By this measure, nationally 53 low-income children ate school breakfast for every 100 who also ate school lunch, an increase from the previous school year’s ratio of 52:100, and far above the 43:100 ratio of a decade earlier,” reads a FRAC news release.
Still, nearly half of low-income students in the U.S. are missing out on school breakfast.
"Research demonstrates the profound impact school breakfast has on improving nutrition and ensuring children start the day ready to learn," says the FRAC release.
Meanwhile, not only are more children starting the day with school breakfast, but they also are eating healthier meals as a result of new nutrition standards which went into full effect in the 2013-2014 school year, according to FRAC.
“More low-income children are eating breakfast, and a large part of this success is due to more schools and states adopting proven strategies to increase participation,” said FRAC President Jim Weill.
“FRAC’s research has shown that participation grows in schools that offer breakfast in the classroom or from ‘grab and go’ carts, or that use other creative ways to get breakfast to hungry students. The new Community Eligibility Provision to expand the program in high poverty schools also is showing promise. We know what works, and more children are eating breakfast as a result."

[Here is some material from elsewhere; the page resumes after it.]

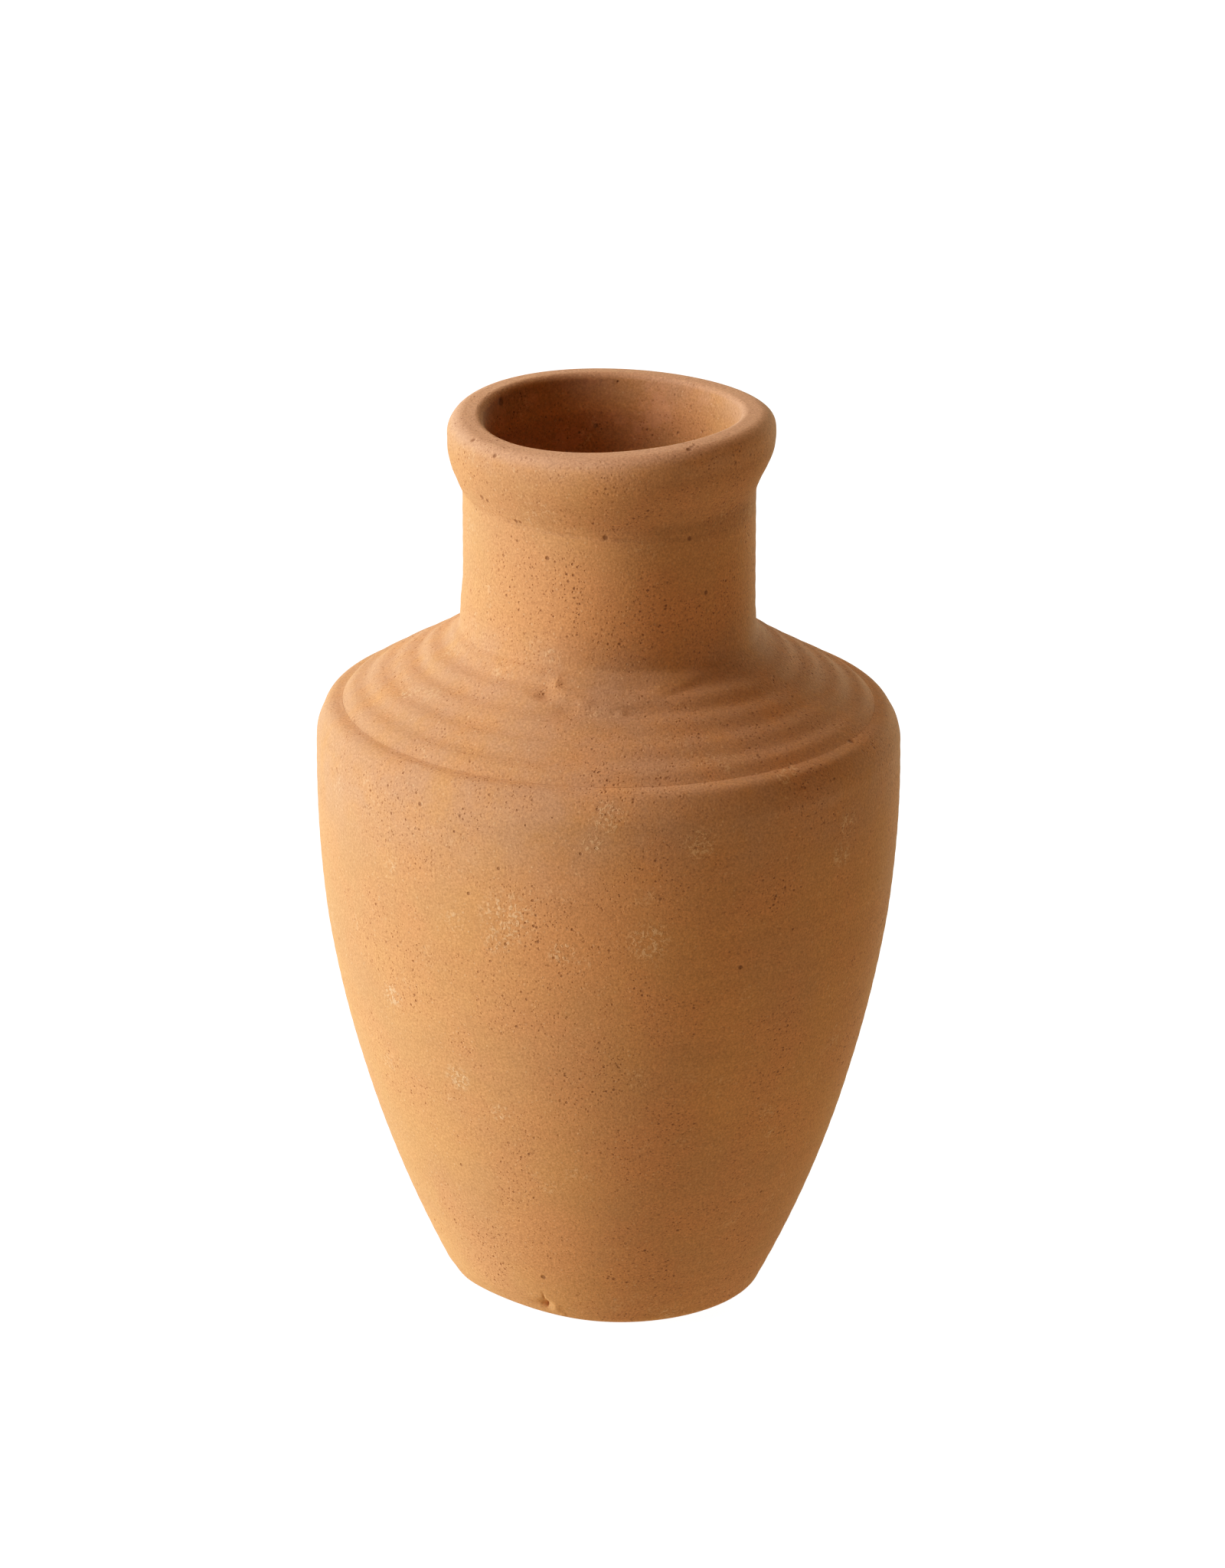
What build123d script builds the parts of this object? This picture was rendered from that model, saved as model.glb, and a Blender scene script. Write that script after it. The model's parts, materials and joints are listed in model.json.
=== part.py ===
from build123d import *
from math import cos, radians, sin, sqrt, tan
import os

# A handleless terracotta amphora vase, thrown in sections and luted together while the clay
# is leather-hard. The wheel's axis is Z and the vase stands on Z = 0. Every section is a ring
# about that axis, and each meets the next face to face on a pressed seam.

# ---- Driving dimensions, millimetres and degrees ----
foot_radius = 48.1  # of the floor disc at the surface that the vase stands on
foot_rounding = 2.5  # worn lower edge of the floor disc
floor_thickness = 10.0

wall = 8.0  # thickness of the body and the shoulder
belly_radius = 92.8  # widest radius
belly_height = 177.0  # height at which the body's curve stands upright
belly_band = 6.0  # upright band between that curve and the shoulder's corner

corner_radius = 13.5  # rounding from the belly into the shoulder
corner_turn = 65.0  # how far that rounding turns before the first groove
shoulder_slope = 31.0  # rise of the shoulder above the horizontal
ridge_width = 9.5  # one thrown ridge, measured up the slope
ridge_rise = 0.8  # crown of a ridge above its two grooves
throat_rounding = 6.0  # inner edge where the shoulder turns up into the neck

neck_radius = 46.5
neck_wall = 7.5
neck_length = 44.5  # from the shoulder's slope to the crease under the rim

coil_reach = 5.9  # how far the smoothed coil stands out from the neck
coil_rise = 7.8  # how far it climbs the neck above the slope
coil_hollow = 1.0  # depth of its finger-wiped cove

rim_height = 27.0  # from the crease to the top of the lip
rim_overhang = 5.8  # how far the rim stands out beyond the neck
rim_flare_height = 14.5  # height over which it leans out to that width
rim_flare_rounding = 23.0
lip_fall = 0.5  # how much lower the lip's outer edge is than its inner one
lip_outer_rounding = 5.0
lip_inner_rounding = 4.0
mouth_flare = 2.0  # how much wider the mouth is than the neck's bore
mouth_flare_height = 14.0
mouth_rounding = 30.0

seam_bevel = 20.0  # tilt of the neck's two seams, so that the upper section centres itself

# ---- Places that follow from them, as (radius, height) ----
wall_arc_radius = ((belly_radius - foot_radius) ** 2 + belly_height**2) / (2 * (belly_radius - foot_radius))
corner_height = belly_height + belly_band
bore_radius = neck_radius - neck_wall
bevel_drop = neck_wall * tan(radians(seam_bevel))
slope_rise = tan(radians(shoulder_slope))


def body_outside(height):
    """Point of the body's outer curve, an arc that stands upright at the belly."""
    drop = belly_height - height
    return (belly_radius - wall_arc_radius + sqrt(wall_arc_radius**2 - drop**2), height)


def body_inside(height):
    """Point of the body's inner curve, which runs one wall inside the outer one."""
    drop = belly_height - height
    inner_arc_radius = wall_arc_radius - wall
    return (belly_radius - wall - inner_arc_radius + sqrt(inner_arc_radius**2 - drop**2), height)


def corner_point(radius, turn):
    """Point of a shoulder corner of that radius after it has turned that many degrees."""
    return (
        belly_radius - corner_radius + radius * cos(radians(turn)),
        corner_height + radius * sin(radians(turn)),
    )


first_groove = corner_point(corner_radius, corner_turn)
shoulder_inside = corner_point(corner_radius - wall, 90 - shoulder_slope)
root_groove = (
    neck_radius + coil_reach,
    first_groove[1] + (first_groove[0] - neck_radius - coil_reach) * slope_rise,
)
neck_foot = (neck_radius, root_groove[1] + coil_reach * slope_rise)
neck_foot_inside = (bore_radius, neck_foot[1] + bevel_drop)
throat = (bore_radius, shoulder_inside[1] + (shoulder_inside[0] - bore_radius) * slope_rise)
crease = (neck_radius, neck_foot[1] + neck_length)
crease_inside = (bore_radius, crease[1] + bevel_drop)
lip_top = crease[1] + rim_height

slope_length = (first_groove[0] - root_groove[0]) / cos(radians(shoulder_slope))
ridge_count = max(1, round(slope_length / ridge_width))


def groove_point(number):
    """Point of one shoulder groove, counted up the slope from the first at the body's corner."""
    share = number / ridge_count
    return tuple(a + (b - a) * share for a, b in zip(first_groove, root_groove))


# ---- Floor disc: the slab that the body is raised on, with a worn lower edge ----
with BuildPart() as floor_disc:
    with BuildSketch(Plane.XZ):
        with BuildLine():
            Line((0, 0), body_outside(0))
            ThreePointArc(body_outside(0), body_outside(floor_thickness / 2), body_outside(floor_thickness))
            Polyline(body_outside(floor_thickness), (0, floor_thickness), (0, 0))
        make_face()
    revolve(axis=Axis.Z)
    fillet(floor_disc.edges().filter_by(GeomType.CIRCLE).group_by(Axis.Z)[0], foot_rounding)

# ---- Body wall: one thrown curve from the floor to the corner below the shoulder ----
with BuildPart() as body_wall:
    middle_height = (floor_thickness + belly_height) / 2
    with BuildSketch(Plane.XZ):
        with BuildLine():
            ThreePointArc(
                body_outside(floor_thickness), body_outside(middle_height), body_outside(belly_height)
            )
            Line(body_outside(belly_height), (belly_radius, corner_height))
            ThreePointArc(
                (belly_radius, corner_height), corner_point(corner_radius, corner_turn / 2), first_groove
            )
            Line(first_groove, shoulder_inside)
            ThreePointArc(
                shoulder_inside,
                corner_point(corner_radius - wall, (90 - shoulder_slope) / 2),
                (belly_radius - wall, corner_height),
            )
            Line((belly_radius - wall, corner_height), body_inside(belly_height))
            ThreePointArc(
                body_inside(belly_height), body_inside(middle_height), body_inside(floor_thickness)
            )
            Line(body_inside(floor_thickness), body_outside(floor_thickness))
        make_face()
    revolve(axis=Axis.Z)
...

Data about School participation in School Lunch (NSLP) and School Breakfast (SBP) for the 2012-2013 and 2013-2014 school years was analyzed by state.
On a national level, the School Breakfast Program served 320,000 more low-income children per day during the 2013-2014 school year, than in the previous school year. It provided breakfast for 11.2 million low-income children per average day.
NJ saw a 3.3% increase in the number of SBP Schools in 2013-2014, from the previous school year.